Closed matentzn closed 3 years ago

matentzn commented 3 years ago

In PATO, for example, we can find:

http://braininfo.rprc.washington.edu/centraldirectory.aspx?ID=

bioregistry only has:

https://braininfo.rprc.washington.edu/centraldirectory.aspx?ID=

(https instead of http). Whats your take on this @cthoyt - we can easily fix pato but do we have a general strategy?

cthoyt commented 3 years ago

I'm a bit confused about what you mean by the bioregistry only has https://braininfo.rprc.washington.edu/centraldirectory.aspx?ID=. I did a string search and found that this URL format string for Neuronames (https://bioregistry.io/registry/neuronames) but not PATO.

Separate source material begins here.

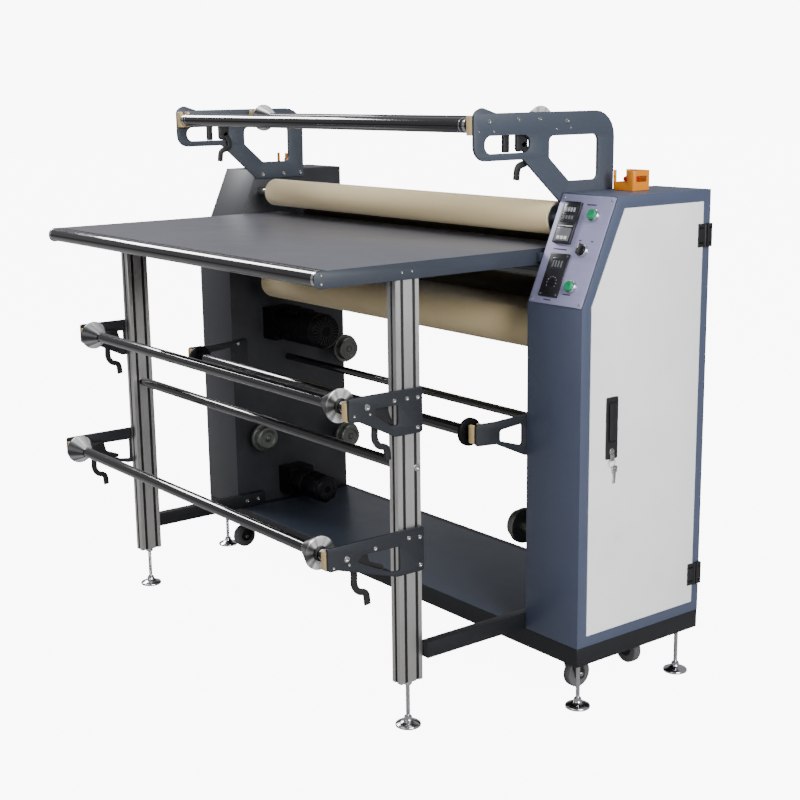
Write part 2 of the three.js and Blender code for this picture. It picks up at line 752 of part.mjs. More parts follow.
add("upper_front_roller", plainShaft(cabinetPlateInner, 17.5, upperAxis.y, upperAxis.z), blackSteel);
add("upper_rear_shaft", coneShaft(cabinetPlateInner, upperRearAxis.y, upperRearAxis.z), turnedSteel);
add("middle_shaft", coneShaft(legPlateInner + GAP, middleAxis.y, middleAxis.z), turnedSteel);
add("lower_shaft", coneShaft(legPlateInner + GAP, lowerAxis.y, lowerAxis.z), turnedSteel);
add("rear_shaft", discShaft(cabinetPlateInner, discFace, rearAxis.y, rearAxis.z), blackSteel);

// ---- fixed bars ---------------------------------------------------------------------------
const guideBar = { y: 205, z: plinthTop + 466, radius: 11 };
add("rear_guide_bar", turnedX(rod(-journalHalf, journalHalf, guideBar.radius), 16, guideBar.y, guideBar.z), blackSteel);

const legMiddleY = -legFront + legDepth / 2;
add(
  "leg_tie_bar",
  turnedX(rod(-legInner + GAP, legInner - GAP, tieBarRadius), 16, legMiddleY, plinthTop + tieBarHeight),
  blackSteel,
);

// ---- legs ---------------------------------------------------------------------------------
// A slotted aluminium extrusion standing on a levelling foot.
function leg(side) {
  const [x0, x1] = span(side, legInner, legOuter);
  const y0 = -legFront;
  const y1 = y0 + legDepth;
  const foot = plinthTop - legBelowPlinthTop;
  const top = plinthTop + tableHeight - tableSheet - GAP;
  const post = upZ(rectangle(x0, y0, x1, y1, 3), foot, top, 2);
  const slots = [];
  for (const y of [y0 + legDepth / 4, y1 - legDepth / 4]) {
    for (const x of [x0, x1]) {
      const size = [slotDepth, slotWidth / 2];
      slots.push(block([x - size[0], y - size[1], foot - 1], [x + size[0], y + size[1], top + 1]));
    }
  }
  const middle = (x0 + x1) / 2;
  for (const y of [y0, y1]) {
    slots.push(block([middle - slotWidth / 2, y - slotDepth, foot - 1], [middle + slotWidth / 2, y + slotDepth, top + 1]));
  }
  return union([cut(post, slots), levellingFoot(middle, (y0 + y1) / 2, foot + 1)]);
}
for (const [label, side] of sides) add(`leg_${label}`, leg(side), aluminium);

// ---- feed table and its roller ------------------------------------------------------------
const tableTop = plinthTop + tableHeight;
const tableRollerAxis = { y: -tableRollerAhead, z: tableTop - tableRollerBelow };

function feedTable() {
  const top = block([-tableHalf, -tableFront, tableTop - tableSheet], [tableHalf, tableRear, tableTop]);
  const front = block(
    [-tableHalf, -tableFront, tableTop - skirtDrop],
    [tableHalf, -tableFront + tableSheet, tableTop],
  );
  const parts = [top, front];
  for (const [, side] of sides) {
    const [x0, x1] = span(side, tableHalf, tableHalf + tableSheet);
    const nose = tableRollerAxis.y - tableRollerRadius + 1;
    const skirt = [
      [tableRear, tableTop], [tableRear, tableTop - skirtDrop],
      [nose, tableTop - skirtDrop, 17], [nose, tableTop, 17],
    ];
    parts.push(acrossX(outline(skirt), x0, x1, 5));
    const [t0, t1] = span(side, tableHalf + 1, innerHalf - GAP);
    parts.push(block([t0, 40, tableTop - 30], [t1, 110, tableTop - 10]));
  }
  return union(parts);
}
add("feed_table", feedTable(), tableFinish);

function tableRoller() {
  const end = tableHalf - GAP;
  const r = tableRollerRadius - RUNNING;
  return turnedX(rod(-end, end, r), 20, tableRollerAxis.y, tableRollerAxis.z);
}
add("table_roller", tableRoller(), blackSteel);

// ---- drive motors -------------------------------------------------------------------------
// A gearbox on the cabinet's inner face with its motor standing out along X.
function driveMotor({ y, z, gearbox, half, radius, length, sides: count }) {
  const x0 = -innerHalf + GAP;
  const box = block([x0, y - half, z - half], [x0 + gearbox, y + half, z + half]);
  const turn = Math.PI / count;
  const body = new THREE.CylinderGeometry(radius, radius, length - gearbox + 1, count);
  body.rotateY(turn).rotateZ(-Math.PI / 2);
  body.translate(x0 + (gearbox - 1 + length) / 2, y, z);
  return union([box, solid(body)]);
}
const upperMotor = { y: 165, z: plinthTop + 585, gearbox: 66, half: 50, radius: 53, length: 280, sides: 20 };
const lowerMotor = { y: 200, z: plinthTop + 68, gearbox: 70, half: 44, radius: 46, length: 215, sides: 8 };
add("drum_drive_motor", driveMotor(upperMotor), blackPlastic);
add("take_up_motor", driveMotor(lowerMotor), blackPlastic);

// ---- core chucks --------------------------------------------------------------------------
// A flanged plug on a hub that turns in the cabinet's inner face.
const chuckPlaces = [["upper", 400, 474], ["front", 80, 226], ["lower", 400, 182]];
function coreChuck(side, reach) {
  const inner = innerHalf - GAP;
  const face = inner - reach;
  const profile = [
    [inner, 0], [inner, 17], [face + 32, 17], [face + 32, 45], [face + 20, 45],
    [face + 20, 36], [face, 36], [face, 0],
  ];
  return turnedX(profile.map(([x, r]) => [side * x, r]), 16);
}
for (const [label, y, z] of chuckPlaces) {
  add(`${label}_chuck_left`, coreChuck(-1, 66), castGrey, [0, y, plinthTop + z]);
  add(`${label}_chuck_right`, coreChuck(1, 122), castGrey, [0, y, plinthTop + z]);
}

// The origin is on the floor under the middle of the whole machine.
const reach = new THREE.Box3().setFromObject(machine);
const middle = reach.getCenter(new THREE.Vector3());
machine.position.set(-middle.x, -middle.y, -reach.min.z);

export default heatPress;
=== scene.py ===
"""Looks of the roll-to-roll heat press: painted cabinets, felt blanket, shafts and controls."""

import math

import bmesh
import bpy
from mathutils import Matrix, Vector


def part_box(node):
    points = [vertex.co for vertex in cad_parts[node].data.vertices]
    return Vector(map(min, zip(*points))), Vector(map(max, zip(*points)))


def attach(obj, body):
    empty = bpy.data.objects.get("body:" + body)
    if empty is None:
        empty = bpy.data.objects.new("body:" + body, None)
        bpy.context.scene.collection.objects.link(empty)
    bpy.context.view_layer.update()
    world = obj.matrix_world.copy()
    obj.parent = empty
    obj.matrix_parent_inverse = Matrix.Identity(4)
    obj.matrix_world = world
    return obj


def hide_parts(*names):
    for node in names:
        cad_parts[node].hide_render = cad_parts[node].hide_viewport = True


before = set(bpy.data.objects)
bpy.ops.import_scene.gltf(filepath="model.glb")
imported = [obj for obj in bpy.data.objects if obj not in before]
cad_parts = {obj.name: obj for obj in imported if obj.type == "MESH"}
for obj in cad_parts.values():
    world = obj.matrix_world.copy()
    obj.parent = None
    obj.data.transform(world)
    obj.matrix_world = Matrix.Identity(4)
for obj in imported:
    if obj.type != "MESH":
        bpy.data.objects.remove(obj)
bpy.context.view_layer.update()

# ---- where the machine stands --------------------------------------------------------------
# Pieces are drawn in millimetres: x from the middle, y back from the cabinets' front faces and
# z up from the plinth's top.
MM = 0.001
GAP = 0.3  # between pieces that touch
INNER = 676.0
OUTER = 856.0
DEPTH = 425.0
HEIGHT = 1060.0
SLOPE_START = 810.0
SLOPE_DEPTH = 111.0
SLOPE_ANGLE = math.atan2(SLOPE_DEPTH, HEIGHT - SLOPE_START)
SLOPE_LENGTH = math.hypot(SLOPE_DEPTH, HEIGHT - SLOPE_START)
FLOOR = -168.0
FRAME = "machine_frame"

cabinet_low = Vector(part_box("right_cabinet")[0])
ORIGIN = cabinet_low - Vector((INNER, 0.0, GAP)) * MM
PLACE = Matrix.Translation(ORIGIN) @ Matrix.Scale(MM, 4)

FLAT = Matrix.Identity(4)
ACROSS = Matrix(((0, 0, 1, 0), (1, 0, 0, 0), (0, 1, 0, 0), (0, 0, 0, 1)))
SLOPE = Matrix.Translation((0, 0, SLOPE_START)) @ Matrix.Rotation(math.pi / 2 - SLOPE_ANGLE, 4, "X")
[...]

Do you mean that within the content of PATO, it uses a URL prefix of http://braininfo.rprc.washington.edu/centraldirectory.aspx?ID= for some resource with http instead of https? I've never noticed stuff like this because I have very low confidence in the URL prefix strings to mean anything. Again I could revisit my disdain for IRIs 😛 and make the case that the prefixes are the meaningful bit and not the URL prefixes.

What's your use case? You have IRIs with this prefix and want to parse them, but http/https is an issue because it's doing exact string matching?

matentzn commented 3 years ago

I am basically trying to assign a curie to http://braininfo.rprc.washington.edu/centraldirectory.aspx?ID=123 when reading a turtle file. For example:

PATO:123 oboInOwl:hasDbXref <http://braininfo.rprc.washington.edu/centraldirectory.aspx?ID=123>

Should end up in SSSOM as:

subject_id predicate_id object_id
PATO:123 oboInOwl:hasDbXref neuronames:123

Is this what you were asking?

cthoyt commented 3 years ago

Yes this is what I guessed you might be trying to do. I guess we could just add an extra URL just for neuronames, but I need to spend some more time to improve the data model and infrastructure for adding extra arbitrary providers.

Alternative: generally double up all possible http/https combinations (since you can't trust anyone is consistent with those anyway)

matentzn commented 3 years ago

I guess that is also an option! Ok! Lets to that for now, but lets keep in mind that for the curie/prefix toolkit, we need that.